Magazine Le Mensuel

Nº 3015 du vendredi 21 août 2015

general

Richard Bona. Une basse, une voix et l’envoûtement

Le temple de Bacchus a résonné, le dimanche 16 août, aux rythmes du bassiste, compositeur et chanteur, Richard Bona qui, accompagné de ses musiciens, a soufflé un air de chaleur jouissive sur Baalbeck.
 

Un bassiste en «frontman», Richard Bona est de cette rare trempe-là.
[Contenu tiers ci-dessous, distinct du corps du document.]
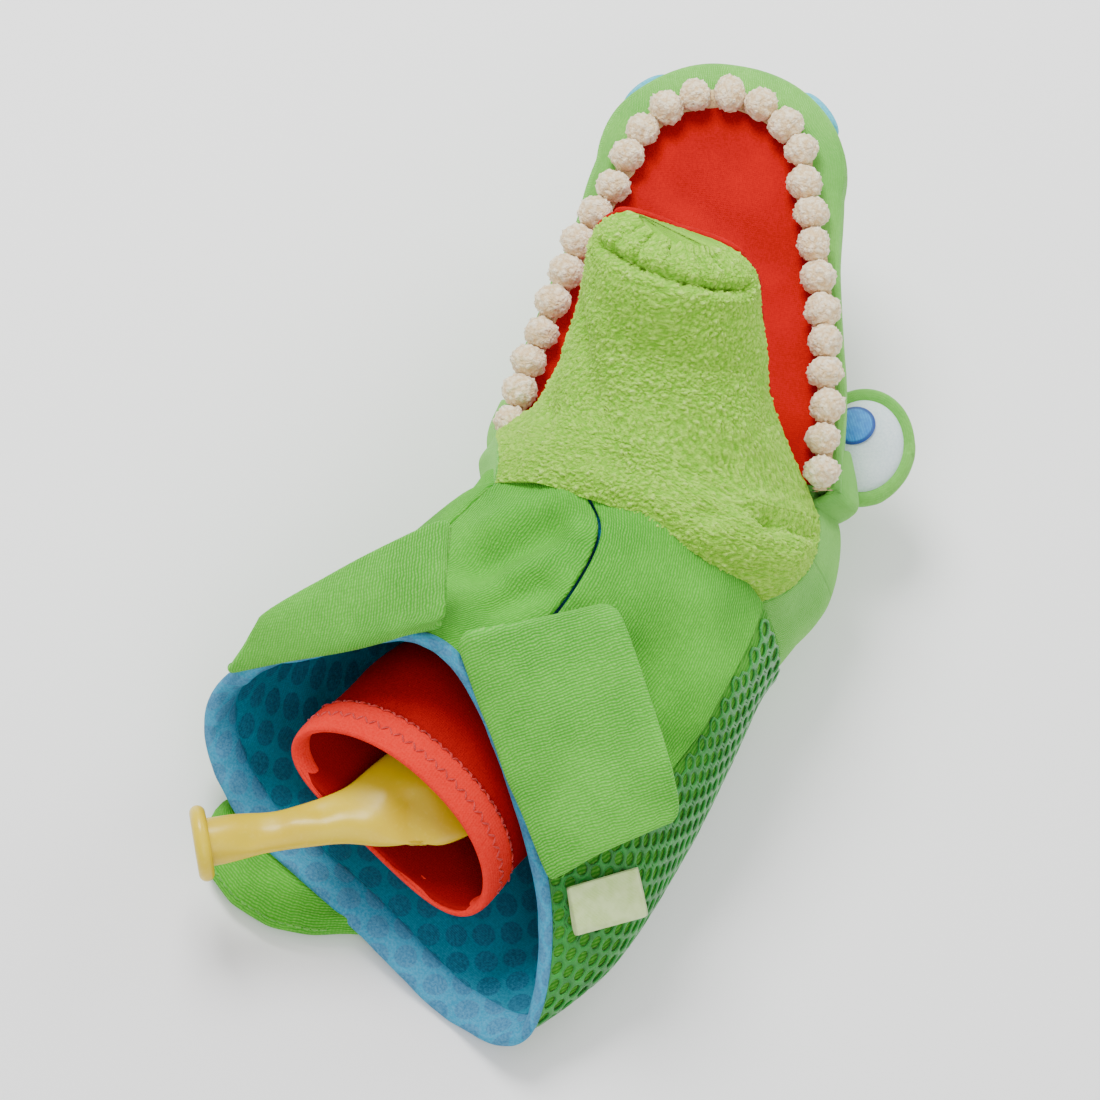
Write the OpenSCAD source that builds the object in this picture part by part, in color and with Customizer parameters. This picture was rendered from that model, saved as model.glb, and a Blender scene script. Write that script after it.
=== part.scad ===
// Crocodile glove puppet with a moving mouth, lying on its back with the mouth open.
// Millimetres. +Y runs from the open hem to the neck, +Z is the belly side, +X is the
// right-hand side seen from the hem. z = 0 is the surface that the back lies on.

/* [Fabric] */
// Thickness of velour with its backing
velour_t = 2; // [1.5:0.1:2.5]
// Thickness of the jersey lining
lining_t = 1; // [0.8:0.1:1.2]
// Thickness of the spacer mesh
mesh_t = 1.2; // [1:0.1:1.6]

/* [Head] */
// Turn of the head to the side
head_yaw = 30; // [25:1:32]
// Lift of the snout above level
head_pitch = 11; // [8:1:14]
// Roll of the head about its length
head_roll = -11; // [-14:1:-6]
// Reach of the snout from the middle of the neck
snout_reach = 145; // [138:1:150]
// Half of the mouth's width at its corners
mouth_half = 50; // [47:0.5:52]
// Half of the mouth's width where the tip's arc begins
tip_half = 29; // [27:0.5:31]
// Depth of the snout at the corners of the mouth
snout_depth = 38; // [34:0.5:42]

/* [Lower jaw] */
// Length of the lower jaw from its hinge
jaw_len = 76; // [70:1:80]
// Lift of the lower jaw above the plane of the palate
jaw_open = 51; // [40:1:53]
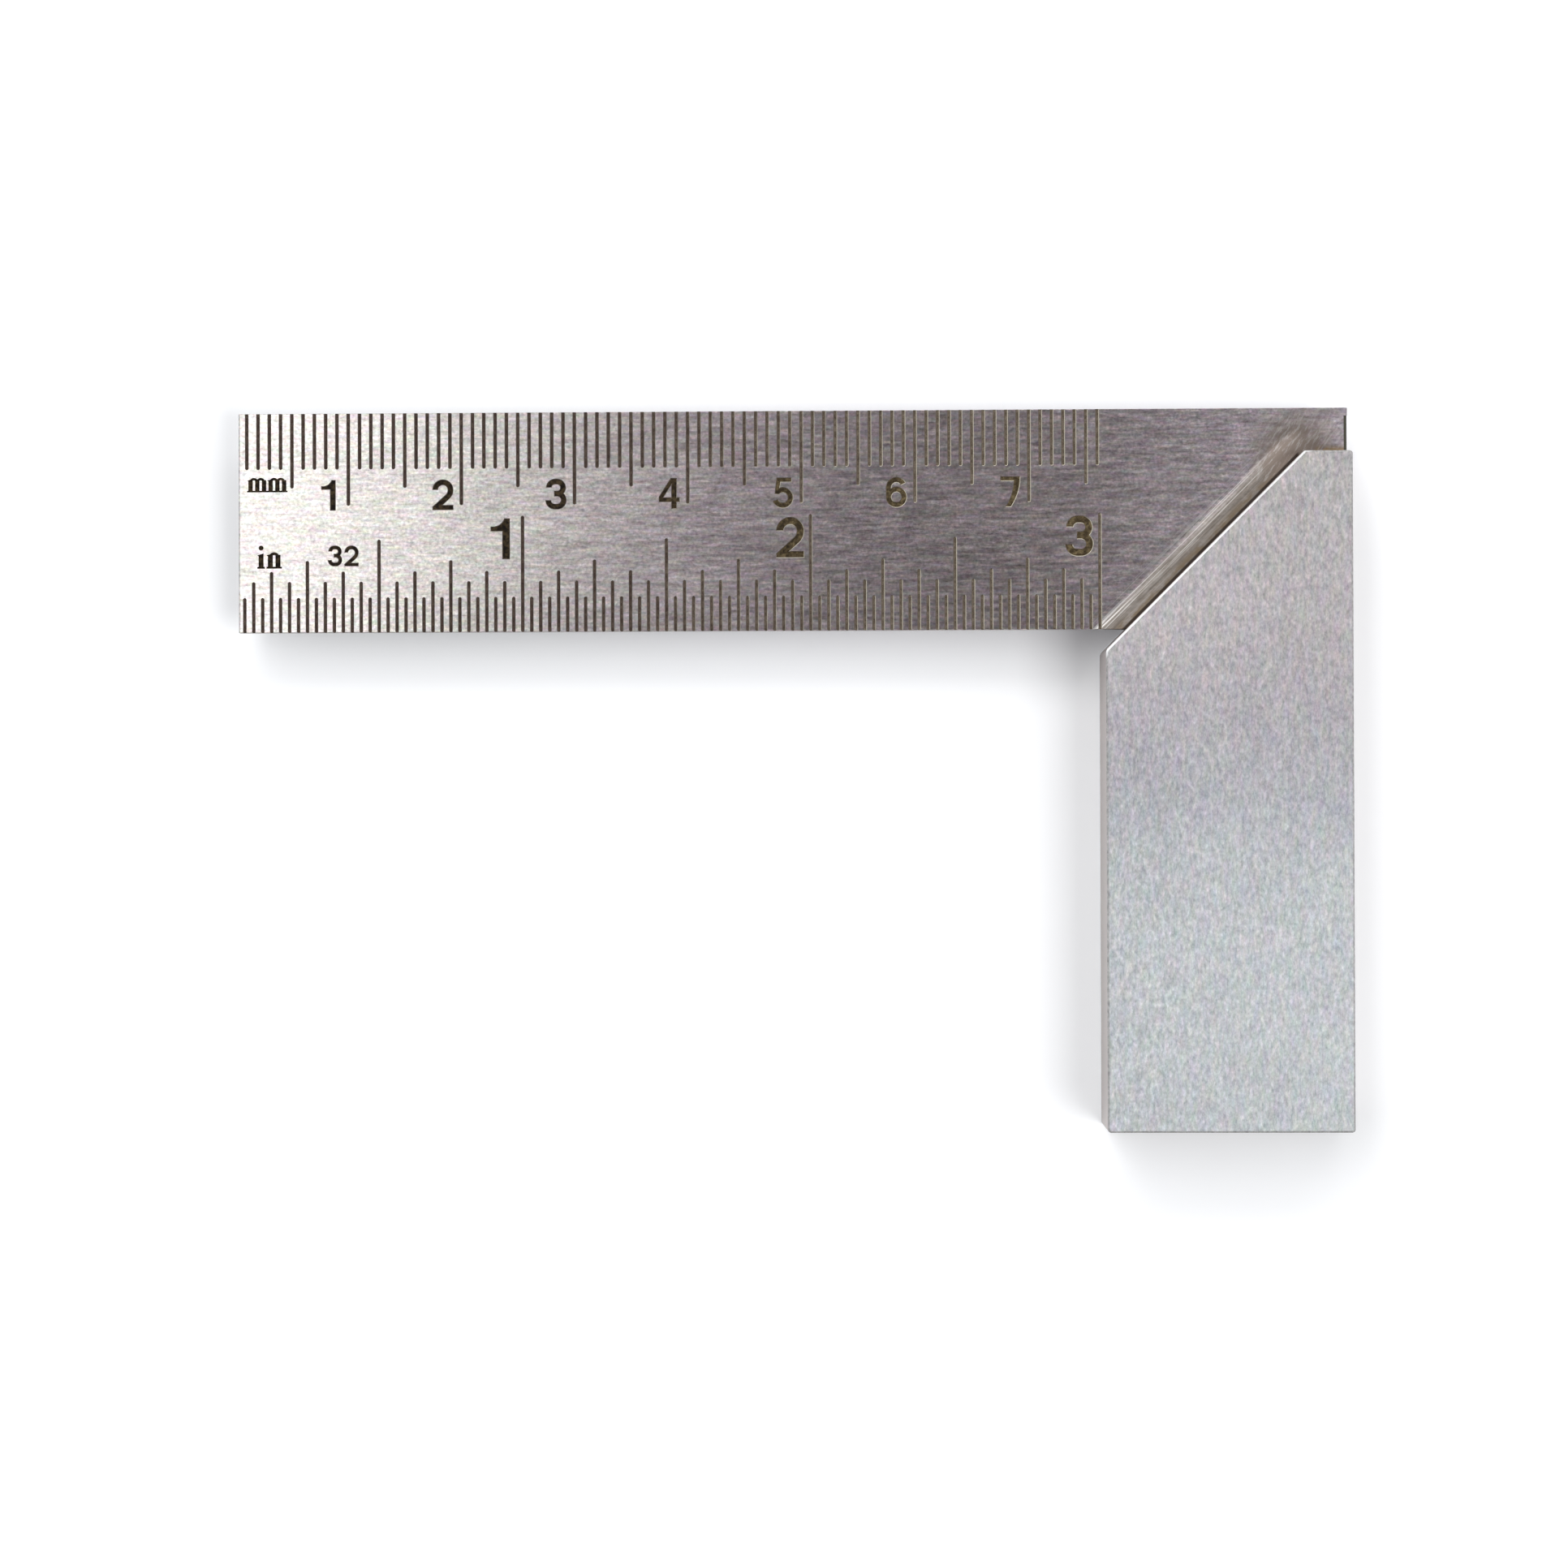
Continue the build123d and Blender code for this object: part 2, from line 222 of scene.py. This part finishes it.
def brushed_steel(look, long_streaks, fine_streaks):
    """The blade's own colour: streaks along it, and slanting scratches nearer the stock."""
    mottle = look.grain((0.28 * MM, 0.28 * MM, 0.28 * MM), 2.0, 0.6, shift=8).outputs["Fac"]
    clouds = look.grain((7 * MM, 4 * MM, 4 * MM), 3.0, 0.5, shift=11).outputs["Fac"]
    hue_flecks = look.grain((1.0 * MM, 0.35 * MM, 0.35 * MM), 3.0, 0.6, shift=17)
    scratches = look.grain((1.1 * MM, 0.34 * MM, 0.34 * MM), 3.0, 0.6, SCRATCH_ANGLE, 29)

    along = look.distance(BLADE_LOW, ALONG_BLADE)
    steel = look.stops(look.maths("DIVIDE", along, BLADE_HIGH.x - BLADE_LOW.x), *BARE_STEEL)
    steel = look.shade(steel, long_streaks, 0.26)
    steel = look.shade(steel, fine_streaks, 0.22)
    steel = look.shade(steel, mottle, 0.30)
    steel = look.shade(steel, clouds, 0.06)
    steel = look.hues(steel, hue_flecks, 0.24)
    scratched = look.shade(steel, scratches.outputs["Fac"], 0.19)
    steel = look.mix(look.ease(along, 48 * MM, 74 * MM), steel, scratched)

    edge_on = look.ease(look.maths("ABSOLUTE", look.dot(look.normal, FACE_UP)), 0.5, 0.2, 0.0, 0.8)
    return look.mix(edge_on, steel, (0.46, 0.43, 0.415, 1))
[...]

Si la basse constitue en général l’élément de base, le groove de tout ensemble musical, ce soir-là, à Baalbeck, entre les mains de Richard Bona, elle semblait comme habitée par un esprit ensorceleur qui s’est propagé dans les airs du temple de Bacchus.
L’esprit peut-être en premier de son Afrique d’origine, son Cameroun natal; celui ensuite de son jeu à la basse, riffs ravageurs ou caresse des cordes, les doigts dévalant le manche; celui enfin de cette voix tellement particulière qu’il a, qui vous envoûte et vous tient suspendu dès le premier effluve, cette voix d’ailleurs, ce «gift of a golden voice» que chantait L. Cohen.
Face à un public de tout âge, Bona nous a offert un des plus beaux concerts de cet été, peut-être un peu plus court qu’on ne l’espérait, une heure seulement, mais d’une telle intensité que nous étions tous debout à la fin à danser et applaudir sans relâche.

 

Cette synergie indescriptible
Accompagné de magnifiques musiciens d’origines diverses, de New York, Rotterdam, Cuba, Brooklyn, un dialogue s’instaure entre la basse, la trompette, la guitare, la batterie, le piano et le synthé. Un dialogue musical et humain, respectueux de la spécificité et du son de chacun, et tout en respect du maître à la fois.
Détendu, en tenue décontractée, un bandeau blanc noué autour du front à l’africaine, Richard Bona s’amuse à dialoguer avec le public, le poussant à chanter un refrain en alternance avec lui, dissertant sur le hummus libanais, plaisantant: «C’est vrai, j’ai oublié, il n’y a pas de femmes de plus de 40 ans au Liban», quant à son appel en ce sens, à peine quelques voix féminines se sont élevées.
Progressivement, rapidement, peut-être avait-il semblé méfiant au départ, ou juste pour s’assurer de la chaleur de l’audience, la fièvre monte sur les gradins et sur scène. Les instruments se contorsionnent pour soulever des rythmes empreints d’un groove jubilatoire, la voix se fait encore plus pure, d’autant plus chargée d’émotion que les textes en africain, sans nul besoin de compréhension, se propagent comme une mélopée de sensations mises à nu.
Le temps d’un face-à-face avec le public, les musiciens s’éclipsent laissant Bona seul sur scène, lui-même mettant sa basse de côté. Entre le «black box made in Baalbeck» dont il nous parle, placé à ses pieds, une espèce de machine beatbox à nuances de vocalises et multiples sonorités, il entonne une chanson a capella. Le silence pour mieux plonger dans les miroitements vocaux d’un talent internationalement salué.
Les musiciens rejoignent la scène, un hommage à Jaco Pastorius, ce grand génie de la basse au destin tragique. Et la soirée se poursuit en duels ludiques entre les musiciens, basse et trompette d’un côté, basse et guitare de l’autre. De tels duels auxquels ne se prêtent généralement les musiciens que quand la synergie est telle qu’elle nous dépasse, entre eux d’abord, avec nous ensuite. Jusqu’à l’éclatement final. S’ils ne reviennent pas sur scène en «encore», Bona nous annonce une dernière chanson, à condition de danser. Voilà que le public se lève d’un bond, pour rejoindre en déhanchements et applaudissements ceux qui avaient déjà installé une petite piste de danse, quelques pas plus loin, dans les allées encadrant les gradins. Quelques minutes d’extrême bonheur pour un public déjà content de prendre part au Festival international de Baalbeck, à Baalbeck même. Sous un tonnerre d’applaudissements, les musiciens quittent la scène. Et nous partons, des rythmes plein la tête.